** Start of TASK INPUT **

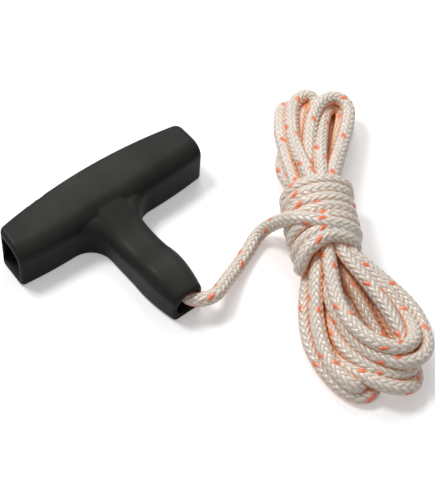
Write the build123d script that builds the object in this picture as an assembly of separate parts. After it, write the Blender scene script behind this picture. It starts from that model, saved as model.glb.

** End of TASK INPUT **
** Start of TASK INPUT **

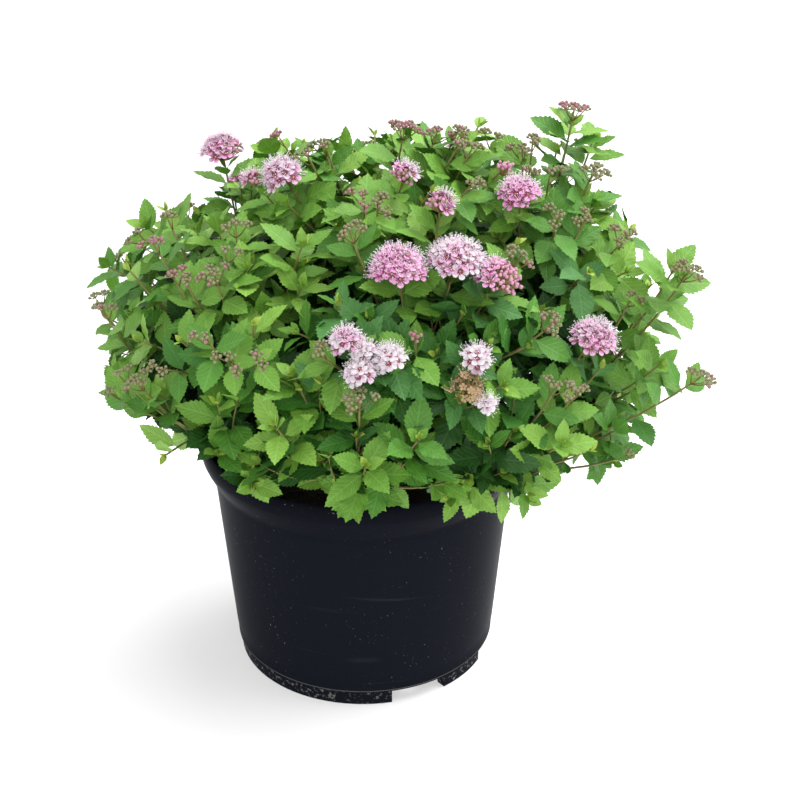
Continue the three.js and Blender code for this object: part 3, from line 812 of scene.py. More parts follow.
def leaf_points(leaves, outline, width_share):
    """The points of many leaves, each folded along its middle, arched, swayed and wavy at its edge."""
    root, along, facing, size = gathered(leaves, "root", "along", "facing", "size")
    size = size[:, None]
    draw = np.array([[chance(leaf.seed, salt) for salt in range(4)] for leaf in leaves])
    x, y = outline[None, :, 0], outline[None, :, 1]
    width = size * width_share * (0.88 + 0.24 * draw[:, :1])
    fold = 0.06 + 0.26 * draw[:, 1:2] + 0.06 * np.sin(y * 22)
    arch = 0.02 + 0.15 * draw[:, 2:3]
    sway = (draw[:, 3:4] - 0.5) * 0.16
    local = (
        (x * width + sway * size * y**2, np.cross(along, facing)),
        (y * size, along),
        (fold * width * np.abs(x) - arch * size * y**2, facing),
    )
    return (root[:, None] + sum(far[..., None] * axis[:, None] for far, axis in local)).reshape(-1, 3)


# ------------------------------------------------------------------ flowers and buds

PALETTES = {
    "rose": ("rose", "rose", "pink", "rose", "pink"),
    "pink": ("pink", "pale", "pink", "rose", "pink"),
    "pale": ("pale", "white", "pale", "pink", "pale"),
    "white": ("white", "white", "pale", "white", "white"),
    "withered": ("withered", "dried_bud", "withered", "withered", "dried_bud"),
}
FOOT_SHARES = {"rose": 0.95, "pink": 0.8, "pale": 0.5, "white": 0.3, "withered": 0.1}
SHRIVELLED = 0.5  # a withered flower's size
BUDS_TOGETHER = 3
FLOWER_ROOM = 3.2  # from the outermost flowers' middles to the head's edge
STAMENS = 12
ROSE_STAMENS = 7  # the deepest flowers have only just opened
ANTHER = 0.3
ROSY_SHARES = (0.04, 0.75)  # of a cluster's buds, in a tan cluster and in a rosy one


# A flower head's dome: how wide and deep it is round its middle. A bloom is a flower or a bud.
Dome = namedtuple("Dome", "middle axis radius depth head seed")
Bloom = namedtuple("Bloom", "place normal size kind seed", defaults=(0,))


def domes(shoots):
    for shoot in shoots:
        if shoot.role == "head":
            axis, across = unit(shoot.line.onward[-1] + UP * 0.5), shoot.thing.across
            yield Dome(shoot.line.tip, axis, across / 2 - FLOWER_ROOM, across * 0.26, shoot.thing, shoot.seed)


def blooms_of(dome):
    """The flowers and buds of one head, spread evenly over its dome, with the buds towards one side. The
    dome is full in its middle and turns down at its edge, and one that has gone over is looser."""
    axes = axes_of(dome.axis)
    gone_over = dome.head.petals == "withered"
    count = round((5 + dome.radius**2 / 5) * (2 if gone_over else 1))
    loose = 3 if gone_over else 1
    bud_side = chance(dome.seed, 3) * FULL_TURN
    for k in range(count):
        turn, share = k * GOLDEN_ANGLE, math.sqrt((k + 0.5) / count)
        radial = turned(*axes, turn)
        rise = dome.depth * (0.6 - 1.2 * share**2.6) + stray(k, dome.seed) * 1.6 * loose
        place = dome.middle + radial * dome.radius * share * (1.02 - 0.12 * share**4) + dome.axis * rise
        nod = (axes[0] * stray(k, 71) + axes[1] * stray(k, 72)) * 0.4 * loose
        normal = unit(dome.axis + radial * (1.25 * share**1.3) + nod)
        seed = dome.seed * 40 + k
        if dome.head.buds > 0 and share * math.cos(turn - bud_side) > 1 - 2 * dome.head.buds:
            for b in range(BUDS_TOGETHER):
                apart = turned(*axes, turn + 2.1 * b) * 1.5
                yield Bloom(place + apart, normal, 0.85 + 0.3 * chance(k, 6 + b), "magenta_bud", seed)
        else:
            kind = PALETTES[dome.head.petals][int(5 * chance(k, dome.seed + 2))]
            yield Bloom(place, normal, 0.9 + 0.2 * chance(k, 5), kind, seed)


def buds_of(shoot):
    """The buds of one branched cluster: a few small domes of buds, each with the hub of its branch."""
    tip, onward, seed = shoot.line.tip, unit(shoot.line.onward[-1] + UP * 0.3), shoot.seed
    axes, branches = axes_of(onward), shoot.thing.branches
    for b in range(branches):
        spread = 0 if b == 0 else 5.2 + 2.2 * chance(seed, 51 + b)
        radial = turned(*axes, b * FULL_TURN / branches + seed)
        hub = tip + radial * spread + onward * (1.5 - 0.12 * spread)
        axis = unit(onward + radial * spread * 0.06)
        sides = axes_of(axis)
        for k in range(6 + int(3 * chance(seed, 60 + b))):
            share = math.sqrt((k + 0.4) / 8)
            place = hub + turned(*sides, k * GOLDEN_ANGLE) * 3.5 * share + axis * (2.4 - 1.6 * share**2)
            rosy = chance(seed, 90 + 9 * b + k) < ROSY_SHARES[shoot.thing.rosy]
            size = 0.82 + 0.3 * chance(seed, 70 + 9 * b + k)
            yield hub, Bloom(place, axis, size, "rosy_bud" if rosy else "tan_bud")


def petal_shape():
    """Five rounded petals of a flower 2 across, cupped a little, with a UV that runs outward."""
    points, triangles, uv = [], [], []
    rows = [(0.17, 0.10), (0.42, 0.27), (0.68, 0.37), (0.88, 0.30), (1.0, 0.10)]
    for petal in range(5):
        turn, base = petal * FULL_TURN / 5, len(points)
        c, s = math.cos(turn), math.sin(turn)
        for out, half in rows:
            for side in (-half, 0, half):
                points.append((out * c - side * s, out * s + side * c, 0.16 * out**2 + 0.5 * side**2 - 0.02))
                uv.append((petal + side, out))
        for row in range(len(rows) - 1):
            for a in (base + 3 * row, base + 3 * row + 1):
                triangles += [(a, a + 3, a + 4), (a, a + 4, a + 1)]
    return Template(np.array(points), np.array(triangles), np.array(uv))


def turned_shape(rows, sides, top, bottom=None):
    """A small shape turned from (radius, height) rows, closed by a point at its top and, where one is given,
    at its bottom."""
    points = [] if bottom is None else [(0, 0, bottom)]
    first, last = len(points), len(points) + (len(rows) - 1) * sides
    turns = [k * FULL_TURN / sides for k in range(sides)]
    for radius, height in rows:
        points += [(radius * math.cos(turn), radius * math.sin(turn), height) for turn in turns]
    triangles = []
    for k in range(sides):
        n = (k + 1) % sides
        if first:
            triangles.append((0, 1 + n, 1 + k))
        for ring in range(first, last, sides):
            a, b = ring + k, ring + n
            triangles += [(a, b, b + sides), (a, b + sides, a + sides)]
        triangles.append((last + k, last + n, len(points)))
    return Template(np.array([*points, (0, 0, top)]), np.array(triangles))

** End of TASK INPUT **
** Start of TASK INPUT **

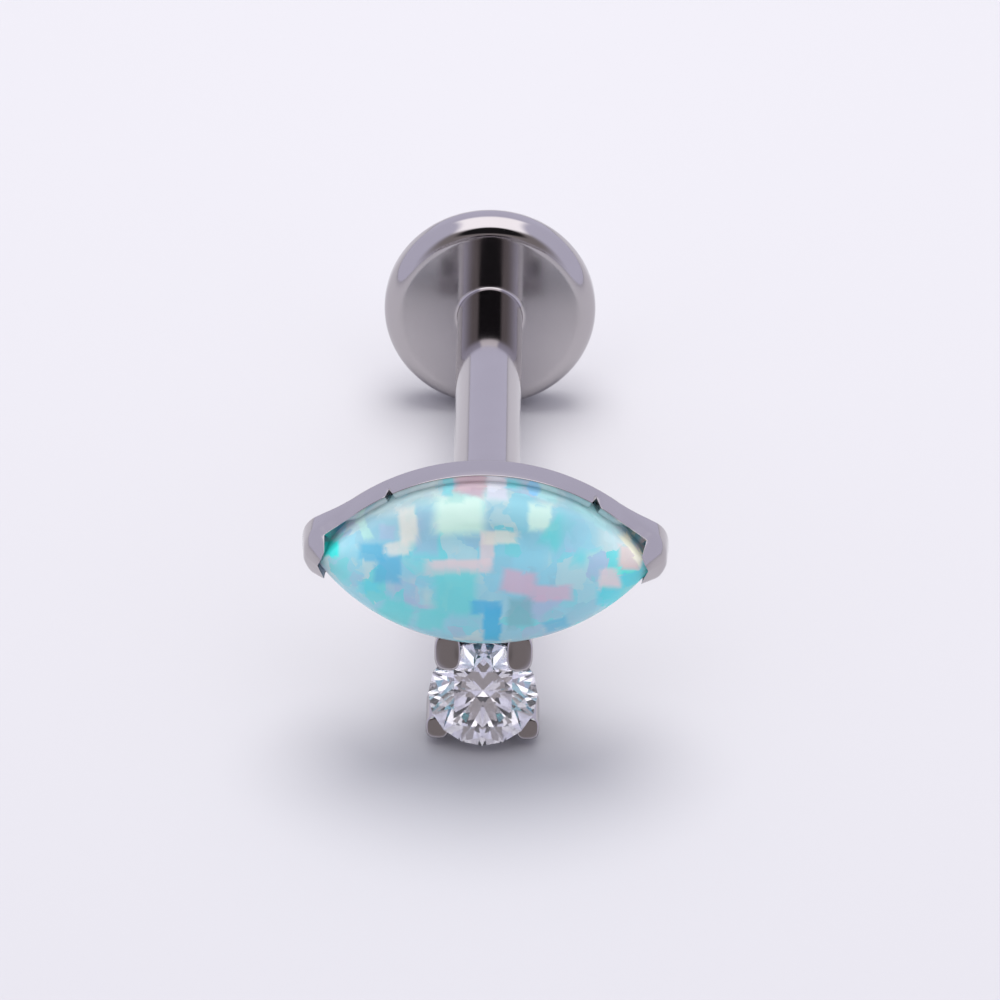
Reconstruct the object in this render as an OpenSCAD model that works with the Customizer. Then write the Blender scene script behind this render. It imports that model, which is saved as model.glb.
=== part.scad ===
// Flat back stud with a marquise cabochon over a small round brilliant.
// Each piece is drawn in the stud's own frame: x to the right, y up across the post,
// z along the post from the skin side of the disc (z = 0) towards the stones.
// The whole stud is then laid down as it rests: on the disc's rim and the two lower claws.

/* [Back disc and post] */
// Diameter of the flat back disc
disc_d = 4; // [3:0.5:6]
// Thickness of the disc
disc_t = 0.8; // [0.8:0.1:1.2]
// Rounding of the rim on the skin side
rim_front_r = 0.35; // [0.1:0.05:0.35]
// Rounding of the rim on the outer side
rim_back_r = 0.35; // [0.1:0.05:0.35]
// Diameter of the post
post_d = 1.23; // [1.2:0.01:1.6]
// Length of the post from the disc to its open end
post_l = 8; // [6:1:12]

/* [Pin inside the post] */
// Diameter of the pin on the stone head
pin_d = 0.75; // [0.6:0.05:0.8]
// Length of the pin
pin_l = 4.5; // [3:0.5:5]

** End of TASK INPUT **

Return only the number of lines in the entries that contain the string "behind".

2